When fetching a new feed, check for the existence of a site map that tells you how often the feed is likely to change, re-visit that value on a sensible interval
Checking system load and memory usage to know when to 'back off' and go to sleep for a while.
This reduces the amount of sweat that an hourly cron would produce.
If you are harvesting millions of feeds, you'll probably want to distribute that work, something that you might want to keep in mind while you're still desigining your database.
Again, please update your question with details on the hardware you are using and how big your solution needs to scale. Nothing scales 'infinitely', so please be realistic :)
Don't have quite enough information to judge whether this design is good or not, but to answer the basic question, unless you are doing some very intensive processing on 10k questions, that should be trivial for an hourly cron job to handle.

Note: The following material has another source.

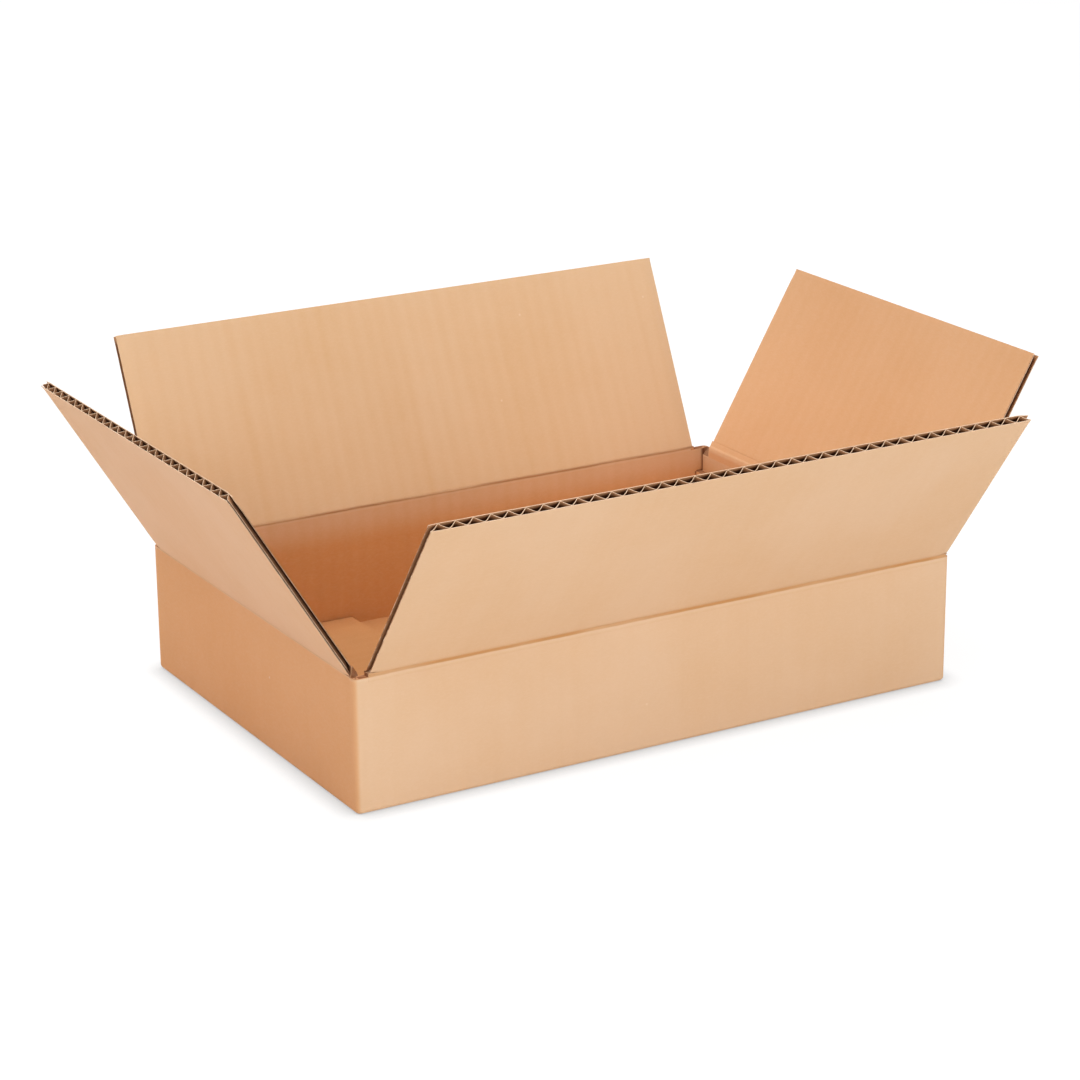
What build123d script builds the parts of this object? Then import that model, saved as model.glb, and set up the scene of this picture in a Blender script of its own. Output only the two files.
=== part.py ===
from build123d import *
import os
from math import ceil, cos, radians, sin, tan

# Open top shipping box, folded from one sheet of corrugated board.
# Origin: middle of the base, on the surface that the box stands on. +X runs along the long
# walls, -Y is the front and +Z is up. All lengths are in millimetres and all angles in degrees.

# The room inside the closed box, which is how such boxes are sized: 12 by 8 by 2 inches
inside_length = 304.8
inside_width = 203.2
inside_depth = 50.8

# The board
board_thickness = 4.0      # face to face
liner = 0.45               # each flat face paper
medium = 0.4               # the wavy paper between the faces
flute_pitch = 8.18         # one full wave
flute_tip = 0.8            # narrow side of a tunnel, next to a wave's crest
crushed_edge = 7.0         # board pressed solid along a crease, measured from the hinge line
corner_radius = 2.5        # rounded upright folds
base_radius = 2.0          # rounded folds along the bottom

# How far the long top flaps stop short of the outer faces of the short walls
front_flap_left_slot = 7.4
front_flap_right_slot = 2.4
back_flap_left_slot = 2.4
back_flap_right_slot = 10.0

# How far the short top flaps stop short of the inner faces of the long walls
short_flap_play = 0.5
glued_corner_trim = 5.5    # cut off the right flap as well, beside the glued corner
slot_end_gap = 0.5         # air between a flap's end and the corner beside its crease

# The top flaps
short_flap_depth = 103.0   # hinge line to free edge
front_lean_angle = 36.0    # how far each flap stands open, outwards from upright
back_lean_angle = 25.0
left_lean_angle = 31.5
right_lean_angle = 30.5
meeting_gap = 0.5          # between the free edges of the two long flaps once closed
layer_gap = 0.3            # between a closed short flap and the long flap over it
hinge_inset = 0.5          # the hinge line's depth below the liner that a fold keeps whole
crease_angle = 45.5        # slope of the crease's faces, which lets a flap turn a quarter turn
hinge_gap = 0.15           # air at the hinge line itself

# The closed bottom and the glued corner
bottom_flap_depth = 102.0  # short bottom flaps, from the outer face of their wall
bottom_slot = 5.0          # each bottom flap's ends, in from the outer faces of the walls
seam_gap = 0.5             # between the free edges of the long bottom flaps
edge_tunnel_depth = 12.0   # open tunnels in the free edges of the short bottom flaps
tab_width = 32.0           # glue tab inside the right wall, at its back corner
tab_top_drop = 12.0        # the tab's upper end, below the top of the wall
tab_taper = 3.0            # the slope at both ends of the tab

os.makedirs("parts", exist_ok=True)

# Worked out from the sizes above
crease_slope = tan(radians(crease_angle))
outer_length = inside_length + 2 * board_thickness
outer_width = inside_width + 2 * board_thickness
floor_height = 2 * board_thickness
wall_height = floor_height + inside_depth + board_thickness - hinge_inset
short_hinge_z = wall_height
long_hinge_z = wall_height + 2 * hinge_inset + layer_gap
long_hinge_out = inside_width / 2 + hinge_inset
short_hinge_out = outer_length / 2 - hinge_inset
long_flap_depth = long_hinge_out - meeting_gap / 2
short_flap_end = inside_width / 2 - short_flap_play

# A tunnel between two waves of the medium
tunnel_height = board_thickness - 2 * liner - medium
tunnel_base = flute_pitch - flute_tip - medium
tunnel_side = Vector((tunnel_base - flute_tip) / 2, tunnel_height).get_angle(Vector(1, 0))


def tunnel_rows(waves, middle):
    """The ends of a board's tunnels, in two rows: on the outer and the inner side of the medium.

    The board lies along X, with the middle of its thickness at the given height."""
    with BuildSketch(Plane.XY, mode=Mode.PRIVATE) as rows:
        with Locations((0, middle + medium / 2)):
            with GridLocations(flute_pitch, board_thickness, waves, 1):
                Trapezoid(tunnel_base, tunnel_height, tunnel_side, rotation=180)
        with Locations((0, middle - medium / 2)):
            with GridLocations(flute_pitch, board_thickness, waves + 1, 1):
                Trapezoid(tunnel_base, tunnel_height, tunnel_side)
    return rows.sketch


def crease_profile(inner_face, gap):
    """The end of a board at a crease, with the hinge line at the origin and the board above it.

    The board is bevelled on both sides of the hinge line, so that it can fold either way."""
    outer_face = inner_face + board_thickness
    with BuildSketch(Plane.XY, mode=Mode.PRIVATE) as profile:
        with BuildLine():
            Polyline(
                (0, gap),
                (outer_face, gap + outer_face * crease_slope),
                (outer_face, crushed_edge),
                (inner_face, crushed_edge),
                (inner_face, gap - inner_face * crease_slope),
                close=True,
            )
        make_face()
    return profile.sketch


def fold(outward, hinge_out, hinge_z, lean, span):
    """A frame on a crease: origin on the hinge line, X along it, Z up the board, Y outwards.

    The span says where the crease starts and ends along its wall."""
    along = outward.cross(Vector(0, 0, 1))
    up_board = outward * sin(radians(lean)) + Vector(0, 0, cos(radians(lean)))
    middle = outward * hinge_out + Vector(abs(along.X), abs(along.Y)) * (sum(span) / 2)
    return Plane(origin=middle + Vector(0, 0, hinge_z), x_dir=along, z_dir=up_board)


def hang_down(crease):
    """The same crease, for the wall that hangs below it."""
    return Plane(origin=crease.origin, x_dir=-crease.x_dir, z_dir=-crease.z_dir)


def crease_end(crease, inner_face, length, gap):
    """Adds the bevelled, crushed end of a board along a crease."""
    across = Plane(origin=crease.origin, x_dir=crease.y_dir, z_dir=crease.x_dir)
    with BuildSketch(across) as end:
        add(crease_profile(inner_face, gap))
    extrude(end.sketch, amount=length / 2, both=True)


def cut_crest(crest, length):
    """Cuts a wall's top edge away along a crease, as far down as the board is crushed."""
    with BuildSketch(crest.offset(-crushed_edge)) as strip:
        Rectangle(length, 2 * board_thickness)
    extrude(strip.sketch, amount=2 * crushed_edge, mode=Mode.SUBTRACT)


def fluted_board(crease, inner_face, length, depth):
    """Adds a flap's open board, from the crushed strip at its crease to its free edge.

    Where a side of the flap cuts through a tunnel, that tunnel is open along the side."""
    middle = inner_face + board_thickness / 2
    waves = 2 * ceil(length / flute_pitch / 2) + 1
    with BuildSketch(crease.offset(crushed_edge)) as section:
        with Locations((0, middle)):
            Rectangle(length, board_thickness)
        add(tunnel_rows(waves, middle), mode=Mode.SUBTRACT)
    extrude(section.sketch, amount=depth - crushed_edge)


front = Vector(0, -1, 0)
back = Vector(0, 1, 0)
left = Vector(-1, 0, 0)
right = Vector(1, 0, 0)
up = Vector(0, 0, 1)

# Hinge lines lie near the inner face on the long walls, so that their flaps close on top, and
# near the outer face on the short walls, so that theirs fold down between the long walls.
long_inner_face = -hinge_inset
short_inner_face = hinge_inset - board_thickness

# Where each flap starts and ends along its wall
front_span = (front_flap_left_slot - outer_length / 2, outer_length / 2 - front_flap_right_slot)
back_span = (back_flap_left_slot - outer_length / 2, outer_length / 2 - back_flap_right_slot)
left_span = (-short_flap_end, short_flap_end)
right_span = (-short_flap_end, short_flap_end - glued_corner_trim)

# Body: four walls, the closed bottom and the glue tab
# The walls are one band, with rounded upright folds and a rounded fold all round the bottom.
with BuildPart() as box_body:
    with BuildSketch(Plane.XY):
        RectangleRounded(outer_length, outer_width, corner_radius)
    extrude(amount=wall_height)
    fillet(box_body.faces().sort_by(Axis.Z)[0].edges(), base_radius)
    with BuildSketch(Plane.XY):
        Rectangle(inside_length, inside_width)
    extrude(amount=wall_height, mode=Mode.SUBTRACT)

    # The long bottom flaps lie on the ground and meet along the middle.
    bottom_length = outer_length - 2 * bottom_slot
    bottom_width = outer_width - 2 * bottom_slot
    with BuildSketch(Plane.XY):
        Rectangle(bottom_length, inside_width)
        Rectangle(bottom_length, seam_gap, mode=Mode.SUBTRACT)
    extrude(amount=board_thickness)

    # The short bottom flaps lie on them, glued down, with a gap between their free edges.
    well_length = outer_length - 2 * bottom_flap_depth
    with BuildSketch(Plane.XY.offset(board_thickness)):
        Rectangle(inside_length, bottom_width)
        Rectangle(well_length, bottom_width, mode=Mode.SUBTRACT)
    extrude(amount=board_thickness)

    # Their free edges show the open ends of the board's tunnels.
    edge_waves = 2 * int(bottom_width / flute_pitch / 2) - 1
    for outward in (left, right):
        free_edge = Plane(origin=outward * well_length / 2, x_dir=up.cross(outward), z_dir=outward)
        with BuildSketch(free_edge) as tunnels:
            add(tunnel_rows(edge_waves, board_thickness * 3 / 2))
        extrude(tunnels.sketch, amount=edge_tunnel_depth, mode=Mode.SUBTRACT)

    # The glue tab is the end of the back wall, folded round the corner and stuck to the inside
    # of the right wall.
    tab_top = wall_height - tab_top_drop
    glued_corner = Vector(inside_length / 2, inside_width / 2)
    tab_face = Plane(origin=glued_corner, x_dir=front, z_dir=left)
    with BuildSketch(tab_face):
        with BuildLine():
            Polyline(
                (0, floor_height),
                (tab_width, floor_height + tab_taper),
                (tab_width, tab_top - tab_taper),
                (0, tab_top),
                close=True,
            )
        make_face()
    extrude(amount=board_thickness)

    # Each wall's top edge is cut back between the slots and gets the profile of its crease.
    for outward, span in ((front, front_span), (back, back_span)):
        crest = fold(outward, long_hinge_out, long_hinge_z, 0, span)
        crest_length = span[1] - span[0] + 2 * slot_end_gap
        cut_crest(crest, crest_length)
        crease_end(hang_down(crest), long_inner_face, crest_length, 0)
    for outward in (left, right):
        crest = fold(outward, short_hinge_out, short_hinge_z, 0, left_span)
        cut_crest(crest, inside_width)
        crease_end(hang_down(crest), short_inner_face, inside_width, 0)

box_body.part.label = "box_body"
export_step(box_body.part, "parts/box_body.step")

# Long top flaps: front and back
for name, outward, lean, span in (
    ("front_flap", front, front_lean_angle, front_span),
    ("back_flap", back, back_lean_angle, back_span),
):
    with BuildPart() as long_flap:
        crease = fold(outward, long_hinge_out, long_hinge_z, lean, span)
        crease_end(crease, long_inner_face, span[1] - span[0], hinge_gap)
        fluted_board(crease, long_inner_face, span[1] - span[0], long_flap_depth)
    long_flap.part.label = name
    export_step(long_flap.part, f"parts/{name}.step")

# Short top flaps: left and right
for name, outward, lean, span in (
    ("left_flap", left, left_lean_angle, left_span),
    ("right_flap", right, right_lean_angle, right_span),
):
    with BuildPart() as short_flap:
        crease = fold(outward, short_hinge_out, short_hinge_z, lean, span)
        crease_end(crease, short_inner_face, span[1] - span[0], hinge_gap)
        fluted_board(crease, short_inner_face, span[1] - span[0], short_flap_depth)
    short_flap.part.label = name
    export_step(short_flap.part, f"parts/{name}.step")
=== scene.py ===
# %% [markdown]
# # A shallow shipping box of corrugated board
# The real box is one sheet of brown board: two flat papers, the liners, glued to a wavy paper
# between them, the medium. The sheet is slotted, creased, glued at one corner and folded into
# a box. Its bottom is shut and its four top flaps stand open. This lesson dresses the packed
# solids of that box. The solids stay where they are, so the box's own sizes are given in
# millimetres and turned into Blender's metres where they are used. The camera, the lamps and
# the floor are given in metres at once.

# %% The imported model
from math import asin, atan2, ceil, cos, degrees, exp, pi, radians, sin, tan

import bmesh
import bpy
from mathutils import Matrix, Vector, noise


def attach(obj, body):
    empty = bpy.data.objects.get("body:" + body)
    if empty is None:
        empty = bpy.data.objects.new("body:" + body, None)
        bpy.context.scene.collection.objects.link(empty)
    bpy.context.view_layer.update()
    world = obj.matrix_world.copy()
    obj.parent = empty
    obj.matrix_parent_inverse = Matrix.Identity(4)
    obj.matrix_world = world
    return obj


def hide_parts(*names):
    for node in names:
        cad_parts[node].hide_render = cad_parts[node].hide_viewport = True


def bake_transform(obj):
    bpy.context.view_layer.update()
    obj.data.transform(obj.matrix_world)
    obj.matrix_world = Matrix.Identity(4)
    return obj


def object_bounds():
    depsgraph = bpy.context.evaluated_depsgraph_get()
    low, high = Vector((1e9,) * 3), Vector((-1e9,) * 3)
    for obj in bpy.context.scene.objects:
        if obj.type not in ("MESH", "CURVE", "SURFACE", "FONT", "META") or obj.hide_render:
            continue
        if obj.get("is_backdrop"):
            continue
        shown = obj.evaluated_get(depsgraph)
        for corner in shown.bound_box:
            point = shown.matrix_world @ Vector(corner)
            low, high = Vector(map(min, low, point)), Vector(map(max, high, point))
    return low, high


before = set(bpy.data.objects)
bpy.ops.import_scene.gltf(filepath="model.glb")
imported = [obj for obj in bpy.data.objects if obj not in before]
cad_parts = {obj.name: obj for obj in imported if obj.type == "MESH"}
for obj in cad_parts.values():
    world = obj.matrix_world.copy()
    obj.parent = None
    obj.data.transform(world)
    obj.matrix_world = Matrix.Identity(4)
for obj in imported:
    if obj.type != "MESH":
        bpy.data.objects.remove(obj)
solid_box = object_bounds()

MM = 0.001
print("solids", sorted(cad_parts), "in", solid_box)

# %% [markdown]
# ## The box's own sizes
# The board is 4 mm thick and its waves are 8.18 mm long. A flap turns about a line half a
# millimetre under one of the board's faces: the inner face on the long walls, whose flaps close
# last, and the outer face on the short walls. The sizes are repeated here because this script
# can't read the source of the solids, and the table of flaps is what every later step reads.
# In that table out and top place the hinge line, depth is how far a flap reaches from it, and
# outer and inner are its distances from the board's faces. A dip is how far the crease draws a
# face in, and the knocks say how flat the two ends of the free edge have been squashed, where
# nought is not at all and one is quite flat.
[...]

More information on how you process the feeds, and in particular how the process scales with respect to number of users who have feeds and number of feeds per user, would be useful in giving you further advice.
Your limiting factor will be the network access to these 10,000 feeds. You could process the feeds serially and likely do 10,000 in an hour (you'd need to average about 350ms latency).
Of course you'd want to have more than one process doing the work simultaneously to speed things up.
What ever solution you select, if you meet success (which I hope), you will have performance issue.
As the founder of FF said many times: the only solution to select the best actual solution is to profile/measure. With numbers the choice will be obvious.
So: build a test architecture close to your expected (=realistic) situation in a few months and profile/measure.
You might want to consider checking out IronWorker for big data jobs like this. It's made for it and since it's a service you don't need to deal with servers or scale. It has scheduling built in so you would schedule a worker task to run each hour and that task can then queue up 10,000 other jobs and run them all in parallel.